Regardless of the darker and often disturbing areas The Quiet trudges into, Elisha indeed stands out. No longer will she simply be that hot young face who swooned Luke Wilson into bed in Old School. It almost seems as if she’s all grown up.

“I think it’s going to stand out, hopefully because people will walk away from it saying, ‘Wow, she’s a real actress now.’ I tried to show that in House of Wax, The Girl Next Door and 24, but I guess because of the context and the lighter subject matter of what I’ve done, it didn’t come across? I don’t know. It’s hard for me because I’m the one doing it. All I knew is that I was getting the urge to test my boundaries and do something that was a little bit more off beat.”

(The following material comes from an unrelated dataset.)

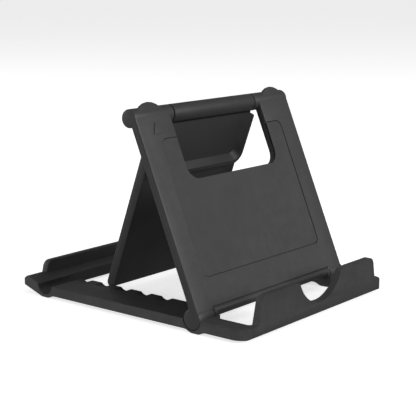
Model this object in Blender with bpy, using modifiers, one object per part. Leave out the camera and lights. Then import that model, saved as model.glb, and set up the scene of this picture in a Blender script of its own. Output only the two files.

“You don’t want to be ‘The Girl Next Door’ forever,” I replied.

“No. I’m not saying that I’ll never play another beautiful character again. I think all of these women that I have portrayed have been beautiful in their own way and true to the script, but The Girl Next Door just happened to be a bit more extraordinary. I don’t know if I’ll be able to recreate that again, but I’m looking for something in that vain right now.”

And to be perfectly honest, after her brow-furrowing turn in The Quiet, who could ever blame her? Not me, although if I wanted to, at least I’d know how to pronounce her name.

The Quiet opens in limited release August 25.